We need a solution that doesn’t involve treating children inhumanely. We have to address the influx of people at the border and treat those seeking asylum accordingly, rather than criminalizing them. They should not be punished for fleeing poor, dangerous, and deadly living conditions. Whether or not you believe it’s our responsibility to help them, the least we can do is not lock their children up in cages.
However, according to Jeff Sessions, “If you cross the border unlawfully, then we will prosecute you. It’s that simple. If you are smuggling a child, then we will prosecute you, and that child may be separated from you, as required by law.” He has also claimed that these practices are “not unusual or unjustified.” Kellyanne Conway stated, “If I commit a crime and I am put in jail, my four children are separated from their mother.”
They keep trying to make the argument that this is no different from situations in which people are knowingly committing crimes, but as explained earlier, refugee situations are inherently different. And as also explained earlier, there was a process in place from before that didn’t require separating families.
Is there a solution?
If there is, this ain’t it.

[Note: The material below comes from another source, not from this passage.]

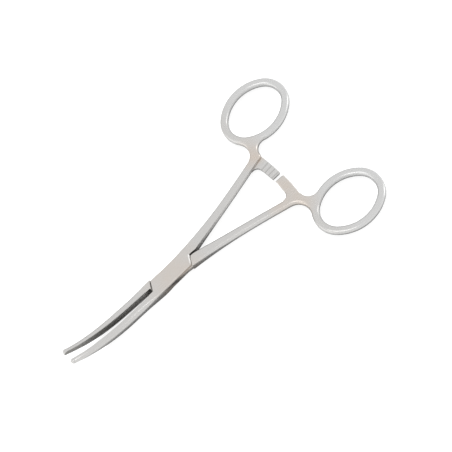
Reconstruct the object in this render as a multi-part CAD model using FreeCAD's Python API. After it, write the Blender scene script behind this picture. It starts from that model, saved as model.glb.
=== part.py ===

Let’s start there.
Even if the Trump administration is facing a record number of people at the border, this never should have been the solution. What was in place before seemed to have been working, but Trump’s base has already been inflamed about the influx of “dangerous” Mexicans crossing our border and needs to be appeased on this “issue.” The administration had to do something more than what was being done under Obama, short of building wall.
It’s as if no one has any sense of foresight or introspection, though. Or, it’s as if the administration knows they can do whatever they want to, regardless of how crazy it is, and no one will be able to stop them.
Because that’s how it’s been playing out for them this whole time.
People often look back at historical tragedies and wonder, “How was this ever allowed to happen in the United States?” Obvious examples that come to mind are the Trail of Tears, slavery, Japanese internment camps, and the less dramatic but just as baffling passage of the Prohibition Act (Seriously. Who let that happen? Imagine trying to get that passed today.)
The fact is, power resides in the hands of a few. In a democratic republic such as our own, the system is supposed to be one of a representative government. Put simply, we elect officials who then represent our needs, wants, and interests in Washington. Hopefully they’re smarter than us, or at least better informed about American and foreign politics than we are. We trust them to act in ways that we’d want them to because as they promised us on their campaign trails, they’re just “one of [us],” and they want the same things that we want.
Unfortunately, that isn’t always the case. It seems that more and more often, the people are up in arms about something – and these days, they’re not small grievances – and our elected officials are doing little to nothing to listen to and address our concerns. Instead, we get blatant lies – lies that are so ridiculous that the only response any of us can muster is incredulity – from the administration regarding what the actual situation is. We get mixed messaging from various members of the government, which only serves as indication that either no one knows what’s going on or no one’s willing to talk about it truthfully. We get diversionary tactics, sorry attempts to shift our focus elsewhere, and distracting false controversies that seek to steer the conversation away from the issue.
And then we get justifications for the acts. And then we get reprimanded for not understanding the full picture. And then we get called names like “snowflakes” and “libtards” and “Trumpians,” our intelligence insulted and our compassion mocked.
And then…the world moves on, having accomplished little more than raising awareness for an issue that will continue to persist despite the fact that now, more people know about it.
From both sides of the aisle, lawmakers and constituents alike are upset, insulted, and embarrassed by the actions down at the border. Those who defend it seem to lose their argument before it starts by citing inherently flawed arguments and outright lies told by the administration.
It’s disheartening and it’s depressing. It invokes feelings of hopelessness, helplessness, and “What the hell is even happening right now?”